**Exercise brief**
Scan the records below for the line containing "Reconstruct the object" and the line containing "from the underside.". Copy both, plus every line between, exactly.

**Some records**
--- START ---
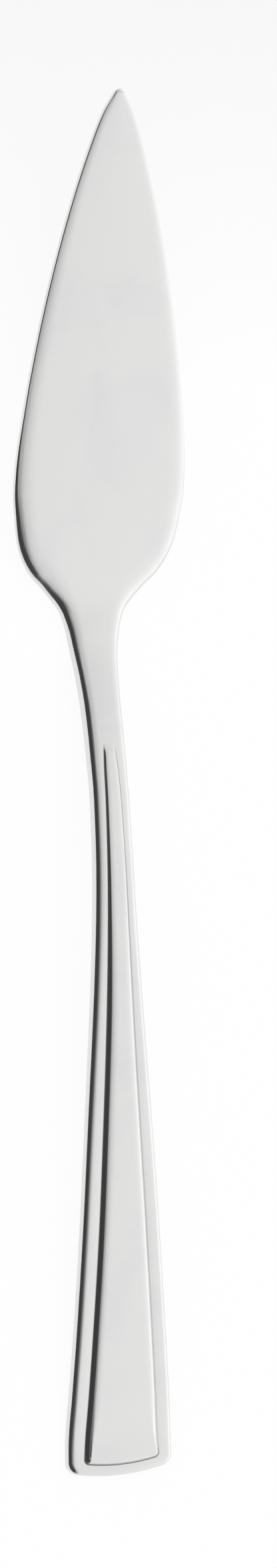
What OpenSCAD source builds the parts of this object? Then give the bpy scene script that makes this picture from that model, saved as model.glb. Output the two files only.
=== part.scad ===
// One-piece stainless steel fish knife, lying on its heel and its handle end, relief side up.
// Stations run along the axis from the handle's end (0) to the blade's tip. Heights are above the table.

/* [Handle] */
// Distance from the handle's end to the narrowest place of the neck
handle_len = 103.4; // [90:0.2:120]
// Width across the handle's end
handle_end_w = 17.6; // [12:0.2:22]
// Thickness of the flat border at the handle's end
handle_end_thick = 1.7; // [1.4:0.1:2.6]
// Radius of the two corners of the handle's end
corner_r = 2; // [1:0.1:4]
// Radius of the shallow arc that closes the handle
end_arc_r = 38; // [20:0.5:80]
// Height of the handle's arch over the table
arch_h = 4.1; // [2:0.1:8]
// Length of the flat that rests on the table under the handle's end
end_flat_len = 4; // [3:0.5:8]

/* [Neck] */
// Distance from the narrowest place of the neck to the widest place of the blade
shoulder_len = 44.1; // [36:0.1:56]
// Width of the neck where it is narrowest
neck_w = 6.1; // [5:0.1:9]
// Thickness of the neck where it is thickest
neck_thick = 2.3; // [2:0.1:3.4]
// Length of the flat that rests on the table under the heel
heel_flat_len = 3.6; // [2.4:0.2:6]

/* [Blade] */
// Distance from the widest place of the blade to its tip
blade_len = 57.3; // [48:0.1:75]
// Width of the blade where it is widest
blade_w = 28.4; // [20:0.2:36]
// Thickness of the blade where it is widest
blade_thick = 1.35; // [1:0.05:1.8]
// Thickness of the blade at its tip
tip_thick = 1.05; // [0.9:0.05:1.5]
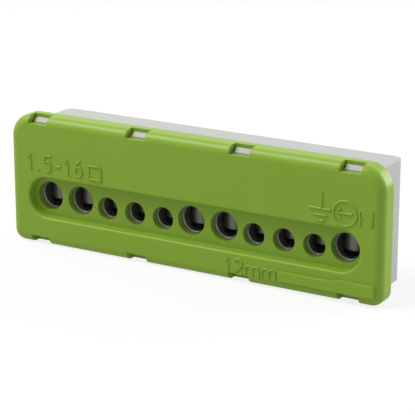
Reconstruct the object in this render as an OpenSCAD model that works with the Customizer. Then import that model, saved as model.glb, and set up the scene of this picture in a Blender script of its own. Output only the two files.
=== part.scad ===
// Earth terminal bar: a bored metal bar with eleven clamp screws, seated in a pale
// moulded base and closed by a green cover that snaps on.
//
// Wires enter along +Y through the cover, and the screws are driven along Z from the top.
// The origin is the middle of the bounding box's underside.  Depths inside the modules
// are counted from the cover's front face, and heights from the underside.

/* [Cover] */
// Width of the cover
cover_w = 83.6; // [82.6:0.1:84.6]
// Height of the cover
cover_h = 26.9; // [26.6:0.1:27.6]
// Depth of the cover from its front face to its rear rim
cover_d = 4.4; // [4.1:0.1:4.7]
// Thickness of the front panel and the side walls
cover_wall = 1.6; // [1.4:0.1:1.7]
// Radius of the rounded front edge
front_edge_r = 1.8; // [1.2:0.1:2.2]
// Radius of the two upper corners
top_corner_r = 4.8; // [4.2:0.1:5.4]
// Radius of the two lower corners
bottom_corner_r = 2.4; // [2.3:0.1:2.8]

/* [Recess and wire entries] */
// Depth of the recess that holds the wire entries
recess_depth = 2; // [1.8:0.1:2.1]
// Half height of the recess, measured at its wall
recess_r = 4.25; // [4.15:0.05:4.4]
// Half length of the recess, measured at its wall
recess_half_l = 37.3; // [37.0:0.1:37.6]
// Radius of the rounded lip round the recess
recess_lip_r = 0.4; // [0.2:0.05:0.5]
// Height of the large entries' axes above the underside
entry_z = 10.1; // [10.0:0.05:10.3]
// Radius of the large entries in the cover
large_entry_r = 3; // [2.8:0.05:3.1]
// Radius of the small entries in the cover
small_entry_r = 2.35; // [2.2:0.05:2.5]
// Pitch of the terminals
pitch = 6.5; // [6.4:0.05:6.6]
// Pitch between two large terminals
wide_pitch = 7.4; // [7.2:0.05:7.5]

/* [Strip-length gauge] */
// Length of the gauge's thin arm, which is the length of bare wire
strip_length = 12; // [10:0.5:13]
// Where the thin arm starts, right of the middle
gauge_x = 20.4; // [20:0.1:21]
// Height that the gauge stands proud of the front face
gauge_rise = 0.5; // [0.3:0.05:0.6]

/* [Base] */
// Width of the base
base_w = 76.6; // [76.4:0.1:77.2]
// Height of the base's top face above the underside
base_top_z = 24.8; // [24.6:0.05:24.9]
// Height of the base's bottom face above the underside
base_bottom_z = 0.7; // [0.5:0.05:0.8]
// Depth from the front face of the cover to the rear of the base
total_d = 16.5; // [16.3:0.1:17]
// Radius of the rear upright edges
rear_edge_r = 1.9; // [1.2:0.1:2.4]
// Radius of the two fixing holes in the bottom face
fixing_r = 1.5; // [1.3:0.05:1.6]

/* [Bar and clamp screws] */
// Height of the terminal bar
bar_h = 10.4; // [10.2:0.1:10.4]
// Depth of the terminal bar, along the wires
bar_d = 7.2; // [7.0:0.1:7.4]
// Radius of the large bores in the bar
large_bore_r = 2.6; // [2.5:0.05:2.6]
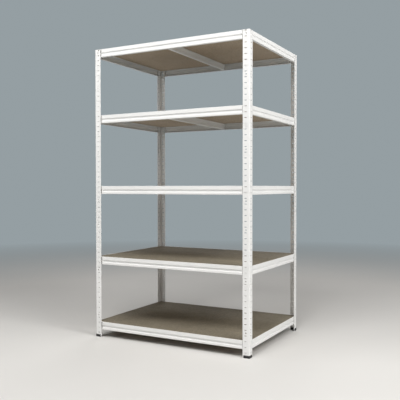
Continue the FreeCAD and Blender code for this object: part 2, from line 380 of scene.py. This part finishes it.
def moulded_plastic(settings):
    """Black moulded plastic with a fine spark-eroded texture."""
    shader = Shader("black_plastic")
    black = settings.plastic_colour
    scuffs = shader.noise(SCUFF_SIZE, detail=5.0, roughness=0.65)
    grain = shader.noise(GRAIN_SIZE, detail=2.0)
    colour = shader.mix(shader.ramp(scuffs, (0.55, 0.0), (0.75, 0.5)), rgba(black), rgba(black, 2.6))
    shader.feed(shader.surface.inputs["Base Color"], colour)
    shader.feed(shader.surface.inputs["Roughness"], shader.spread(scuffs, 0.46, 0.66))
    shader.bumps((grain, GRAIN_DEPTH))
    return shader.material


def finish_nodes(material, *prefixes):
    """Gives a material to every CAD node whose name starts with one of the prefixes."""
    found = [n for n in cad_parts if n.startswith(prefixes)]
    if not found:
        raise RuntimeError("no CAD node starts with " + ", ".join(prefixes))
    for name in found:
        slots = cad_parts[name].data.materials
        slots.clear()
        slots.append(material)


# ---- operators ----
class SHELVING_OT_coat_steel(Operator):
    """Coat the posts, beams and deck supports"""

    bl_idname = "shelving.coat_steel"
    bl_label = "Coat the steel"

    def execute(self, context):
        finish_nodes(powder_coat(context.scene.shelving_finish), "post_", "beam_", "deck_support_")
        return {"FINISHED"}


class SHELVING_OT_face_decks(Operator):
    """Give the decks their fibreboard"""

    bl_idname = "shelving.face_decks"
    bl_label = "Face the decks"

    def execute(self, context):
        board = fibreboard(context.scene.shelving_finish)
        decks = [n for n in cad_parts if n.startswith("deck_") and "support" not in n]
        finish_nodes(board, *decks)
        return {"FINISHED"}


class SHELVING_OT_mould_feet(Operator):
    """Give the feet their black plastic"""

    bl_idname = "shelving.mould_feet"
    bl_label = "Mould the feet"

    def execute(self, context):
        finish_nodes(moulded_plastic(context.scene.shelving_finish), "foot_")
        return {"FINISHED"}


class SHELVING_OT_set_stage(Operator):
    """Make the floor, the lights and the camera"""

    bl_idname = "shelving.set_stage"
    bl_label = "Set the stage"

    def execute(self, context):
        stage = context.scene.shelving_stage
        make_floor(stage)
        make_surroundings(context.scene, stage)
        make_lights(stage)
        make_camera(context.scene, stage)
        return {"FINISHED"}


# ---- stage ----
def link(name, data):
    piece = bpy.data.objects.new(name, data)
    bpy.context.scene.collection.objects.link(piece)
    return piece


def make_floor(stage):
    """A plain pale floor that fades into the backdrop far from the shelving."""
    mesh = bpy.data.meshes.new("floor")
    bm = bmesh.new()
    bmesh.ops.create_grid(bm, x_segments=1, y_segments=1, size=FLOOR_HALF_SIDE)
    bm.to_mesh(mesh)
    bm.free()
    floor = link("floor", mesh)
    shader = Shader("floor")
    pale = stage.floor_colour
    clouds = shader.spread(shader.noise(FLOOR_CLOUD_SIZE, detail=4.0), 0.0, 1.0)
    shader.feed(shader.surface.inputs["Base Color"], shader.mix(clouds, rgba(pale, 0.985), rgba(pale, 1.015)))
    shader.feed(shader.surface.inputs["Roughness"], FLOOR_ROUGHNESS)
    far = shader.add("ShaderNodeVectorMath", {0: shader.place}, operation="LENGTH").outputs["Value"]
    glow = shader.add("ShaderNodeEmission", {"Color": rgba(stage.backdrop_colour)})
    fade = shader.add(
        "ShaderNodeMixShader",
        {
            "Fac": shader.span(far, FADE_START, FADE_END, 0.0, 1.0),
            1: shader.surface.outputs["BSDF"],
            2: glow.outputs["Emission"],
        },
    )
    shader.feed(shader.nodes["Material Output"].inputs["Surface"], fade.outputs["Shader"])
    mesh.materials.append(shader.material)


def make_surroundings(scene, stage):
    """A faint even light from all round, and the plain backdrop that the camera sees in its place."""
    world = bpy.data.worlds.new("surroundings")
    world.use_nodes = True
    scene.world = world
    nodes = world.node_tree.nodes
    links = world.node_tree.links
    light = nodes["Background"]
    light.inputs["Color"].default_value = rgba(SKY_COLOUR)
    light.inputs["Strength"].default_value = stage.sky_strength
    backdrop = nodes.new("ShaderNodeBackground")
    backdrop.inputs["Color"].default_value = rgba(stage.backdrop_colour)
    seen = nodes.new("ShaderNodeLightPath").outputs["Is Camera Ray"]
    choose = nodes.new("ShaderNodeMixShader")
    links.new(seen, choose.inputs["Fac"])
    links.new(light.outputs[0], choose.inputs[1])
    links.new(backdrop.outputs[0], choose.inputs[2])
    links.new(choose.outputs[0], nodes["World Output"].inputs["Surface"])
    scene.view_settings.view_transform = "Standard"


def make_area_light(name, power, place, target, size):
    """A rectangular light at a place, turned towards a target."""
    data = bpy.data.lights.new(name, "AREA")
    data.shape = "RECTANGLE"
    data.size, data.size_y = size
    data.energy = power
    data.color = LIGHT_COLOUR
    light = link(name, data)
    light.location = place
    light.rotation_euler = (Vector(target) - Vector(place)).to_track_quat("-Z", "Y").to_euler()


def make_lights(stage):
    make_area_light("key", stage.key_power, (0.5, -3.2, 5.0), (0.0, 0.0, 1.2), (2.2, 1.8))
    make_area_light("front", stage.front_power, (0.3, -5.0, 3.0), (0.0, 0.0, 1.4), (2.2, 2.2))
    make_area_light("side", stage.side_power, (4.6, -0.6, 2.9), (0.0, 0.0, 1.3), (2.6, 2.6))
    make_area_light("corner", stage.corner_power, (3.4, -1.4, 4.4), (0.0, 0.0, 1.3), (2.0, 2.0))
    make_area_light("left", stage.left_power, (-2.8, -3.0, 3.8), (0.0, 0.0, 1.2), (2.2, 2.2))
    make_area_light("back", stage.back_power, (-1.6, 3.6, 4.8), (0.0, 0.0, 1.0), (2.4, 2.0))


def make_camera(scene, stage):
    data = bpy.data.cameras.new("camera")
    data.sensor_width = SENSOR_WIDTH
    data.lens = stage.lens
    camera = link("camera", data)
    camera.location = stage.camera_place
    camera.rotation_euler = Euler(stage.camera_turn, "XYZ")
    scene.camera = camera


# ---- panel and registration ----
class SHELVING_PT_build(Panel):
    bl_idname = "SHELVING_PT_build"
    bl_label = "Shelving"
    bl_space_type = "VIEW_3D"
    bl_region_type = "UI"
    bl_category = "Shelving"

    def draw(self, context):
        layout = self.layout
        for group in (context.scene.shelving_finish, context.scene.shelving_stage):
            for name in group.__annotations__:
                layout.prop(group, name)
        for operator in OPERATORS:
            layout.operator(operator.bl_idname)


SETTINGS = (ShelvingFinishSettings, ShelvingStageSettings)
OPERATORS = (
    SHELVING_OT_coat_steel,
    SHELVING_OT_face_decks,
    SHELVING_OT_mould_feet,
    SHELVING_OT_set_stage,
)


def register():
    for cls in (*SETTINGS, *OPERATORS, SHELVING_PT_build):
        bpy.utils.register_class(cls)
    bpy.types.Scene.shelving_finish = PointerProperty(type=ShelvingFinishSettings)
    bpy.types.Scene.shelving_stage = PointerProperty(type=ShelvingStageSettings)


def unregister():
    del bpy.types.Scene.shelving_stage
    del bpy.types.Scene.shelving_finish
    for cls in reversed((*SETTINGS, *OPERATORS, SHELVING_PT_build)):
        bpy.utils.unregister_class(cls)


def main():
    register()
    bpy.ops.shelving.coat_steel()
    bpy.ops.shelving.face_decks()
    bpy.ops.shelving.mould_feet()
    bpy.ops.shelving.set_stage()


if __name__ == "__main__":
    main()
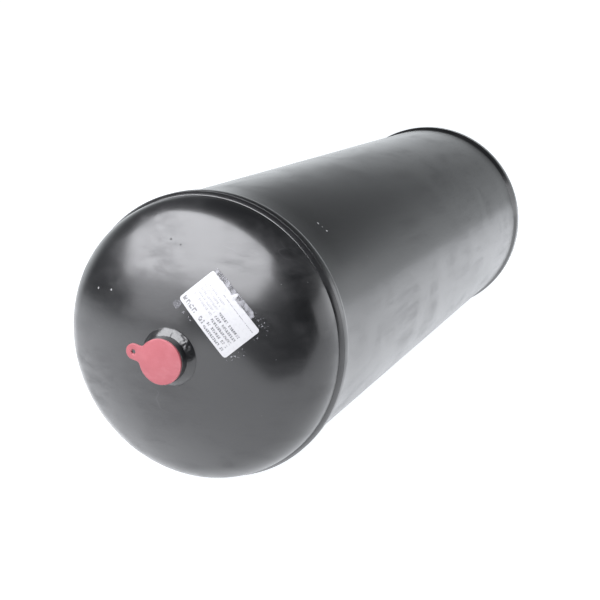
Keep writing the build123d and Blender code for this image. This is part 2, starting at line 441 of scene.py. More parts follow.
--- END ---
**Result of the task**
Reconstruct the object in this render as an OpenSCAD model that works with the Customizer. Then import that model, saved as model.glb, and set up the scene of this picture in a Blender script of its own. Output only the two files.
=== part.scad ===
// Earth terminal bar: a bored metal bar with eleven clamp screws, seated in a pale
// moulded base and closed by a green cover that snaps on.
//
// Wires enter along +Y through the cover, and the screws are driven along Z from the top.
// The origin is the middle of the bounding box's underside.  Depths inside the modules
// are counted from the cover's front face, and heights from the underside.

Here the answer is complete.